WRITTEN INSTRUCTION: Will you repeat only the lines beginning at the one that mentions "clamp_diode();" and ending at the one that mentions "points = [vertex.co", both of them included, exactly?

DATA SHOWN:
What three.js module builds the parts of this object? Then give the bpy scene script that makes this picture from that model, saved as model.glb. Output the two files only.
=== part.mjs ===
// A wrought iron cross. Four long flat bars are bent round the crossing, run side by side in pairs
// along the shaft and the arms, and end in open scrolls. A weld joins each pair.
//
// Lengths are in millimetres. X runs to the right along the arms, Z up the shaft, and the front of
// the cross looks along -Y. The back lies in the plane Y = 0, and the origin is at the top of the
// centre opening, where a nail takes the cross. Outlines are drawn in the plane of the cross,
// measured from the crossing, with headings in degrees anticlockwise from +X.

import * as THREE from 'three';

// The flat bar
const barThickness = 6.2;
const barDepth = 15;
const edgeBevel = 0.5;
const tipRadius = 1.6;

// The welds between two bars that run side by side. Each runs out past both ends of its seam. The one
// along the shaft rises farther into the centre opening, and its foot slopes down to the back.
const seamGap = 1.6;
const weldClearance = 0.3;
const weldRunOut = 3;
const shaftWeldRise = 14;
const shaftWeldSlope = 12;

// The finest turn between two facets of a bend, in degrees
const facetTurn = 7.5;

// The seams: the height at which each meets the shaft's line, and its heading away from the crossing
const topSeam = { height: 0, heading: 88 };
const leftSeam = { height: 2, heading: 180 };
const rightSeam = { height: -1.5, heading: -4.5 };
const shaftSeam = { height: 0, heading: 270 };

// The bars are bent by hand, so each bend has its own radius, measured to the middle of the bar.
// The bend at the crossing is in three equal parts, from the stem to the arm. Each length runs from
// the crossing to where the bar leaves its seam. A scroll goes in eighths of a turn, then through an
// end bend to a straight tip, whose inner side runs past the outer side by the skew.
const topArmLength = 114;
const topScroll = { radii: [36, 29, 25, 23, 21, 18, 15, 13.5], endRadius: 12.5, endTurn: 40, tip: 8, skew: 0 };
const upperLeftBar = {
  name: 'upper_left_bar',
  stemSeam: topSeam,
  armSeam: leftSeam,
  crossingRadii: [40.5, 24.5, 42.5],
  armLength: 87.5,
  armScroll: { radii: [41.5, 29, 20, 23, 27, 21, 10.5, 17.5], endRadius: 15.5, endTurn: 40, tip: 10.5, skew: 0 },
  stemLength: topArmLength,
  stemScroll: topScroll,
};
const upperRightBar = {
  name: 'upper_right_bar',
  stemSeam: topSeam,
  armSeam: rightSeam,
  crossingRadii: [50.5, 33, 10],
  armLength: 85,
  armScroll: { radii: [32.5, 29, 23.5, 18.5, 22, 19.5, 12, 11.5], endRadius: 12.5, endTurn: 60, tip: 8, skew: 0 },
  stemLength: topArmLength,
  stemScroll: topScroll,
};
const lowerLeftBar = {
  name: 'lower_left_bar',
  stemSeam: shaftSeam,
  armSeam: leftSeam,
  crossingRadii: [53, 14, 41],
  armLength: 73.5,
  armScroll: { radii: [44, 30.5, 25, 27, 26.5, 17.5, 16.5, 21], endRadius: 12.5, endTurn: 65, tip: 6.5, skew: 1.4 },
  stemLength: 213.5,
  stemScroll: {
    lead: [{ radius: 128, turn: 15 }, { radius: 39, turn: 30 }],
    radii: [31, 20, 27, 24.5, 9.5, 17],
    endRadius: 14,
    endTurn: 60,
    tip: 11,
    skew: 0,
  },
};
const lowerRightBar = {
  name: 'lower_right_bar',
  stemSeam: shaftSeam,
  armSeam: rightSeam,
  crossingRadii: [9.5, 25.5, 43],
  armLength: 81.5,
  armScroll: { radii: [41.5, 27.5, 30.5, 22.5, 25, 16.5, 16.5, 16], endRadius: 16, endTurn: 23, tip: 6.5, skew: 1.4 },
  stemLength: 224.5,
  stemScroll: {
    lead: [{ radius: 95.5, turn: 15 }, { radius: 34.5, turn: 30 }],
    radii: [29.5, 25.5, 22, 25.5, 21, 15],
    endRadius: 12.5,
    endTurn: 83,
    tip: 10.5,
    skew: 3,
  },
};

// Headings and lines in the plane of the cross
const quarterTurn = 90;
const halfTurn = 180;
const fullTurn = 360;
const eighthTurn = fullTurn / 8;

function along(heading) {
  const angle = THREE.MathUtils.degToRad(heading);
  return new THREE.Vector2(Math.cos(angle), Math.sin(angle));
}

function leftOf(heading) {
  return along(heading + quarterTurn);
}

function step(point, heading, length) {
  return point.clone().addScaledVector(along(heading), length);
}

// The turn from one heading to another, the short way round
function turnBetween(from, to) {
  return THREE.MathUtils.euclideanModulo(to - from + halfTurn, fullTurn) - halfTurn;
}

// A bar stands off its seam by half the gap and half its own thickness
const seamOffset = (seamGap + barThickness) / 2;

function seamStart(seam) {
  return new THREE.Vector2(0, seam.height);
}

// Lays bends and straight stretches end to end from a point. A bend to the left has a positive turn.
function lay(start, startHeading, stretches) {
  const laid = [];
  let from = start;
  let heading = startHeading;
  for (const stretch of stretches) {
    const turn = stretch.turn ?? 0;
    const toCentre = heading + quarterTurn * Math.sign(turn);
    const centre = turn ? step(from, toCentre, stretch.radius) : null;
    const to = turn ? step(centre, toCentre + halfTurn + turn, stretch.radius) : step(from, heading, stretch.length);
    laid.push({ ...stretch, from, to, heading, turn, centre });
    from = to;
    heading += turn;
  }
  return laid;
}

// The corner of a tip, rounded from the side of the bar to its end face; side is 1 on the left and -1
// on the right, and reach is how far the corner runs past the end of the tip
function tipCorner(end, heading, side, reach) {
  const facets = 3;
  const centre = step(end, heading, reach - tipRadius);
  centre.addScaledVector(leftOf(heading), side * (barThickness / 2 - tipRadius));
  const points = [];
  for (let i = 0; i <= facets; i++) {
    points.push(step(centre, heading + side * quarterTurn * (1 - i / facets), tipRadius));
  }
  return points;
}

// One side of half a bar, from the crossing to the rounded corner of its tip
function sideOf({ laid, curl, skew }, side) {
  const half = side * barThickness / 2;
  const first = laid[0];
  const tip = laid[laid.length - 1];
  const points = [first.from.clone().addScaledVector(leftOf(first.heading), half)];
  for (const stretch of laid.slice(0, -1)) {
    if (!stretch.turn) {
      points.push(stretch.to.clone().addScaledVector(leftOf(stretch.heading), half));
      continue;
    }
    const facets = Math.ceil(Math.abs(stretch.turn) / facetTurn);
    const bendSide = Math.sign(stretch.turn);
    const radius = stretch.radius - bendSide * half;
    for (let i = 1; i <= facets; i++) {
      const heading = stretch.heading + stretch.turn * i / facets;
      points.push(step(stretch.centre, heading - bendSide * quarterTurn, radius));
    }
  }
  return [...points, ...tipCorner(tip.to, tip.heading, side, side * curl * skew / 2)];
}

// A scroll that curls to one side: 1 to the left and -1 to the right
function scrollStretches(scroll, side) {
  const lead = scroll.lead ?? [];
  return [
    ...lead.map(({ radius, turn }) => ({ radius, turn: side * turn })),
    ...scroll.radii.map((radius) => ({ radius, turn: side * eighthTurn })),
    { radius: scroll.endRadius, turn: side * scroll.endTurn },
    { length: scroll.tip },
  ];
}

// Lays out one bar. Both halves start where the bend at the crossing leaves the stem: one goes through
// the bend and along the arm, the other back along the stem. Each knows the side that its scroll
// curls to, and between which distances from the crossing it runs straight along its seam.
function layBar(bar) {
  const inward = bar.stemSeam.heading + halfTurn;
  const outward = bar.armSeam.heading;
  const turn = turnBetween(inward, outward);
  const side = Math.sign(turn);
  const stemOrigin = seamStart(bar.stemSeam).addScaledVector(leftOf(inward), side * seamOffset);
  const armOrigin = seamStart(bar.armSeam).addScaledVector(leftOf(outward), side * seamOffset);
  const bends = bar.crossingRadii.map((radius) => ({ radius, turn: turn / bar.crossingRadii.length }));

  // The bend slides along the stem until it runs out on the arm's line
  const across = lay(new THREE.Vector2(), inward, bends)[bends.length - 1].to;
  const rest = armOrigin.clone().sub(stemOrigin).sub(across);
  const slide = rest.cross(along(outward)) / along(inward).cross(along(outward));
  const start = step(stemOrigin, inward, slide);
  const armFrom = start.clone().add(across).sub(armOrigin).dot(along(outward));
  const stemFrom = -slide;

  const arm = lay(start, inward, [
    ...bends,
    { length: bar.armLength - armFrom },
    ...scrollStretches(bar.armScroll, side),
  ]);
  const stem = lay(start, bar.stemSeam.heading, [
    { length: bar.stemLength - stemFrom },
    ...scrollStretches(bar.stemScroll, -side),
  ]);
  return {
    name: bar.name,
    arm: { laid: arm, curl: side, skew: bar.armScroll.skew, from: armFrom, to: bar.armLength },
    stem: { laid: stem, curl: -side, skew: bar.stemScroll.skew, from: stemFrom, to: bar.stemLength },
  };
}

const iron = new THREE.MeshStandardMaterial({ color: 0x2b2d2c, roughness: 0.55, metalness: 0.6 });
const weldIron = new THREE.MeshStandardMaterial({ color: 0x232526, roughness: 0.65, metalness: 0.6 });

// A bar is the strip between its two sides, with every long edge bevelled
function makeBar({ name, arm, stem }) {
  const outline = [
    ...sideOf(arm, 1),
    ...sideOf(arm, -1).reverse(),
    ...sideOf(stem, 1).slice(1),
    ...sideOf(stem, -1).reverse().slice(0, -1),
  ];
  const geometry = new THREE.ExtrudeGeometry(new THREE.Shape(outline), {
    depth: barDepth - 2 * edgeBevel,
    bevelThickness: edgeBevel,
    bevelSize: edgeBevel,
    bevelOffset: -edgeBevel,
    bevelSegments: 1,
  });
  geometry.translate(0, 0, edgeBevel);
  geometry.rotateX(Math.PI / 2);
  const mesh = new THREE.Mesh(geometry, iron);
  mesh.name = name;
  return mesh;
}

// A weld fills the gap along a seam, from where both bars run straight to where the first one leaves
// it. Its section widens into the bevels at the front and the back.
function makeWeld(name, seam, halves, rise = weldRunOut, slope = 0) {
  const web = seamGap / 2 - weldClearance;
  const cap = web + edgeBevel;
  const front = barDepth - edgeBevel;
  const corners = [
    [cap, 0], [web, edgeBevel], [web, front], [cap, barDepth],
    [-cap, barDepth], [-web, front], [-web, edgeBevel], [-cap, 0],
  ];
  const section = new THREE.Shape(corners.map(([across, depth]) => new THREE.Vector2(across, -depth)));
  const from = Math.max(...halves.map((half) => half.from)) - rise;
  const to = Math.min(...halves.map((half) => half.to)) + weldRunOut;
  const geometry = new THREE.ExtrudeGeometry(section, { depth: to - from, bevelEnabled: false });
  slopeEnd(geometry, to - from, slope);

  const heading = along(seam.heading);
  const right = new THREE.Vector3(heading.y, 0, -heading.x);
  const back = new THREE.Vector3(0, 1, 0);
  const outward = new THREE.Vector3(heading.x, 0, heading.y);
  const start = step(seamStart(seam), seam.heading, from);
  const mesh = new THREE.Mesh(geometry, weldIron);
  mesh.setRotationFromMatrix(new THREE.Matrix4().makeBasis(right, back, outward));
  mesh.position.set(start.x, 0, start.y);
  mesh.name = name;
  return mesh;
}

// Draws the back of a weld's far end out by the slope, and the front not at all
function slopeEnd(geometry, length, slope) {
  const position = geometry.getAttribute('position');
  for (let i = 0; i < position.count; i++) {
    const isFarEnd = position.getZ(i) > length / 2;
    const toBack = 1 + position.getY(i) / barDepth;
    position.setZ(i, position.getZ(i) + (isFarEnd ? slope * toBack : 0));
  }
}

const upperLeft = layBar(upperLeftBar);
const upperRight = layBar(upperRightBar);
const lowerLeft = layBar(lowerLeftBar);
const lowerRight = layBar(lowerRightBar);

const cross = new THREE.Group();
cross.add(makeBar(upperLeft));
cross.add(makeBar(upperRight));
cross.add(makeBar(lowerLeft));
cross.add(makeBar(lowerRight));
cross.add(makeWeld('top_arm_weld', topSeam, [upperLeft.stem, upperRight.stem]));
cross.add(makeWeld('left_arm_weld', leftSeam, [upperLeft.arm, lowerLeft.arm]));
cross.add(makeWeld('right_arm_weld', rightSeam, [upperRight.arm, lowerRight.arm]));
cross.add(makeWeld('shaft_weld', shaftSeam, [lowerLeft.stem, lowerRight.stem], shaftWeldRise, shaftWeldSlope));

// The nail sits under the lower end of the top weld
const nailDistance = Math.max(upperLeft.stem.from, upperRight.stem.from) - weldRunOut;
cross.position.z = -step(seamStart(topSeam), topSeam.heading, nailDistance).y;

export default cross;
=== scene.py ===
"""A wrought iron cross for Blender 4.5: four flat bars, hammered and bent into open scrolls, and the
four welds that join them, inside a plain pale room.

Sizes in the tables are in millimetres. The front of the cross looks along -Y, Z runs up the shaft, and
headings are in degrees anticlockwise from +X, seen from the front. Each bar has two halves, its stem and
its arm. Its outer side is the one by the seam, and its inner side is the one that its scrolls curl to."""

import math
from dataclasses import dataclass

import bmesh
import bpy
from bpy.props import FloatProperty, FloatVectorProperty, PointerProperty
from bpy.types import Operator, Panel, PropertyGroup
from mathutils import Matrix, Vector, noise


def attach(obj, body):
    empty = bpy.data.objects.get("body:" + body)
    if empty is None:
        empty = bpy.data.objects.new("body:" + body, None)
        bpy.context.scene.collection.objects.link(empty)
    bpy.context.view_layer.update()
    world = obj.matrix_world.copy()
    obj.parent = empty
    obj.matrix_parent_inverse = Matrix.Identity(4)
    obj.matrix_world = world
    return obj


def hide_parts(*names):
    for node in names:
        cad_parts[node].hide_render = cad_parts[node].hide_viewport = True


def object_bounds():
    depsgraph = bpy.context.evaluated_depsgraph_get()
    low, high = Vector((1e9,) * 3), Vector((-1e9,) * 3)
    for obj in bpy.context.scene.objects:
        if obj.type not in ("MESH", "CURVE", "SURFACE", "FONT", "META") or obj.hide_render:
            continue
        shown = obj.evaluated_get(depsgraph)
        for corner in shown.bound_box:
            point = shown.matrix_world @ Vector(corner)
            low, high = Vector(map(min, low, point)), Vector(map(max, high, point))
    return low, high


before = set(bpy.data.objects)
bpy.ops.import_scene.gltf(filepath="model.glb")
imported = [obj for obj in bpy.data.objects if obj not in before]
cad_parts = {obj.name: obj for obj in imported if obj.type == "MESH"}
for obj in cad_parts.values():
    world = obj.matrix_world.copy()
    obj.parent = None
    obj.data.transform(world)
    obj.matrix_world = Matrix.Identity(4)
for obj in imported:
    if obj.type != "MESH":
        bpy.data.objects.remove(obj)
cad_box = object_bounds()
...
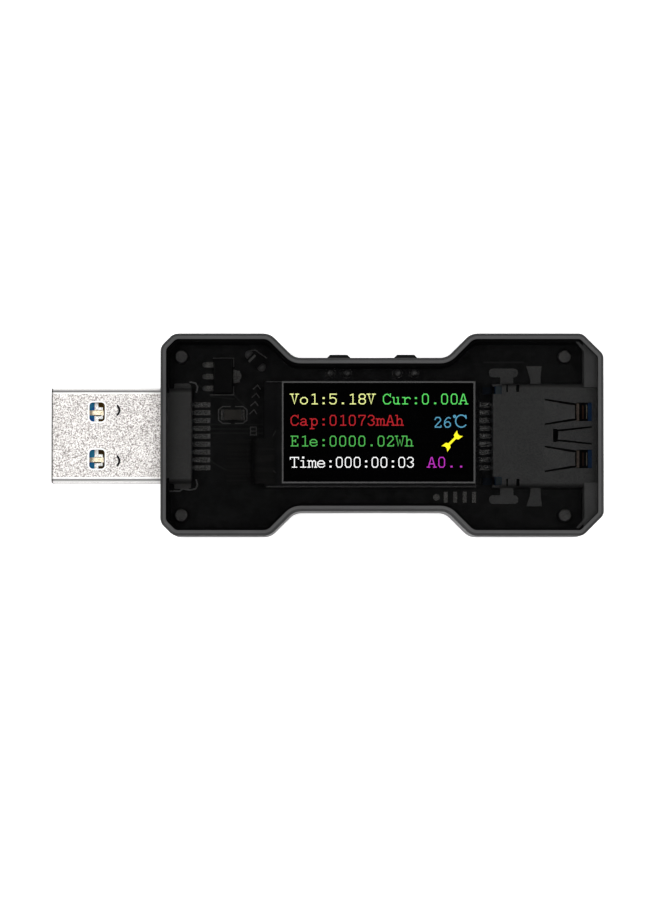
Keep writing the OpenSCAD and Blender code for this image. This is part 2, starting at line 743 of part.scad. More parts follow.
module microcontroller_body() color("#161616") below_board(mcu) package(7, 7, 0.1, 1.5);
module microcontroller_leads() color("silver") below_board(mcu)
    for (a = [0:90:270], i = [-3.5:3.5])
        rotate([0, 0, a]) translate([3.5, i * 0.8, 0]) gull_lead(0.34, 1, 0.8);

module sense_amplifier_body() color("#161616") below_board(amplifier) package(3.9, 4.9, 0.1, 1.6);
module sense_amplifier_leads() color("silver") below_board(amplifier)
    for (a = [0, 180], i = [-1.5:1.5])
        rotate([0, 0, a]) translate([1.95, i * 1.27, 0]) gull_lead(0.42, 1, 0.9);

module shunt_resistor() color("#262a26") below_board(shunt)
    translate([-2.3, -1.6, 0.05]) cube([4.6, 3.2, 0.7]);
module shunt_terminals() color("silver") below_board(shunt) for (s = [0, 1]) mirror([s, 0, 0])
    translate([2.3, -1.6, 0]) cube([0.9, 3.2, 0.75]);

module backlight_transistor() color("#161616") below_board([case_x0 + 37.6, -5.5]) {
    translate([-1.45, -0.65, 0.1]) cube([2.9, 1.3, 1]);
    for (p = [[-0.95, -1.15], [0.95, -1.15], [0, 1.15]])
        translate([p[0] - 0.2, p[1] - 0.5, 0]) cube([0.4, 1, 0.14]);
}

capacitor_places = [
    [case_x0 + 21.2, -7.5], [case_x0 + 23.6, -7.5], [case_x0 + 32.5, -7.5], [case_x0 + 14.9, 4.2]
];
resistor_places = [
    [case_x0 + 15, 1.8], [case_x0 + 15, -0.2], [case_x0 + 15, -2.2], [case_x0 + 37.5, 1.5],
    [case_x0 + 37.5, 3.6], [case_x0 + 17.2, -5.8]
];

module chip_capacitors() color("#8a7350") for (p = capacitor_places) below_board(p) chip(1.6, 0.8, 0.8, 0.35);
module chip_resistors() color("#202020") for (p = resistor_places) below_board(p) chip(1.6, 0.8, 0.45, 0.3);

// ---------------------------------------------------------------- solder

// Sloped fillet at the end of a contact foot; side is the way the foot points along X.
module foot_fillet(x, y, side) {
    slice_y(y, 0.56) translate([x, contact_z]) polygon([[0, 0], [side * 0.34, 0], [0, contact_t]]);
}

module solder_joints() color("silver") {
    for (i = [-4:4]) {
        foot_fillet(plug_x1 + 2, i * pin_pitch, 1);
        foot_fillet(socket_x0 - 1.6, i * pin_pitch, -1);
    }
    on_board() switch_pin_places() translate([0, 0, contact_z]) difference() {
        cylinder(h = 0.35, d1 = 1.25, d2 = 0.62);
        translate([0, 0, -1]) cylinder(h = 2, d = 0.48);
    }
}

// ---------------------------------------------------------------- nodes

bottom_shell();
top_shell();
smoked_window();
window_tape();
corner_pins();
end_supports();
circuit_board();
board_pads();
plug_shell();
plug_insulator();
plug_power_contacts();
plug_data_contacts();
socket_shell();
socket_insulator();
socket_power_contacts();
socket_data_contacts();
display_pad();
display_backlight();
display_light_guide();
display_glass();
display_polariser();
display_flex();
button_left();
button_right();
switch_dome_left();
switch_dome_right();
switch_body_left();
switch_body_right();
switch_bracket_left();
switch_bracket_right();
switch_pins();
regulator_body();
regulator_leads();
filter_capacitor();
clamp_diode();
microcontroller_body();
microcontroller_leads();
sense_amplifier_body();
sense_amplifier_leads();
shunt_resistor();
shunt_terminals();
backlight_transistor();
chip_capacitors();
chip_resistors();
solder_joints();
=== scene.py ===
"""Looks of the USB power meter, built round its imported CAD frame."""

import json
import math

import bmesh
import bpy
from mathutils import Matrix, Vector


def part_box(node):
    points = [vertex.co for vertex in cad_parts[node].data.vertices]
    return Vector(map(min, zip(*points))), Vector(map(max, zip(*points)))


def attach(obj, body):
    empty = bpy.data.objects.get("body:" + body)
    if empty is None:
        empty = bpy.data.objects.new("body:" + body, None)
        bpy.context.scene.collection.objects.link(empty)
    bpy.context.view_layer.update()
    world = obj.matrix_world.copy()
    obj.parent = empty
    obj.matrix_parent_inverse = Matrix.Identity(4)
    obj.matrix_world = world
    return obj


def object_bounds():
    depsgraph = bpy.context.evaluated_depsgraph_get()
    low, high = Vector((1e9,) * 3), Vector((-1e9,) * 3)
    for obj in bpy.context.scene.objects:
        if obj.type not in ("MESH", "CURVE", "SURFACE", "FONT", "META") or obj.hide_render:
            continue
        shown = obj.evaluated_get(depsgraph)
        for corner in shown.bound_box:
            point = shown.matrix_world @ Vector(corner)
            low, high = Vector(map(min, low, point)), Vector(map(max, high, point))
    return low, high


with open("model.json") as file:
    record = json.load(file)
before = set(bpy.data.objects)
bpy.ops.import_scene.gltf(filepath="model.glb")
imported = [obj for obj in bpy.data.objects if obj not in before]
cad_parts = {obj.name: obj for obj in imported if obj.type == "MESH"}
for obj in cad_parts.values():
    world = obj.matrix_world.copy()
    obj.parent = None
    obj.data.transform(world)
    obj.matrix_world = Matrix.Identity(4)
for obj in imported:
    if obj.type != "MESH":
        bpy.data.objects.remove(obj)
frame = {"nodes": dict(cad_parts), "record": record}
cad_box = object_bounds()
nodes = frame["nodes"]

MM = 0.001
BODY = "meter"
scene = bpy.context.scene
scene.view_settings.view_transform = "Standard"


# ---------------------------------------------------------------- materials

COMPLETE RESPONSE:
clamp_diode();
microcontroller_body();
microcontroller_leads();
sense_amplifier_body();
sense_amplifier_leads();
shunt_resistor();
shunt_terminals();
backlight_transistor();
chip_capacitors();
chip_resistors();
solder_joints();
=== scene.py ===
"""Looks of the USB power meter, built round its imported CAD frame."""

import json
import math

import bmesh
import bpy
from mathutils import Matrix, Vector


def part_box(node):
    points = [vertex.co for vertex in cad_parts[node].data.vertices]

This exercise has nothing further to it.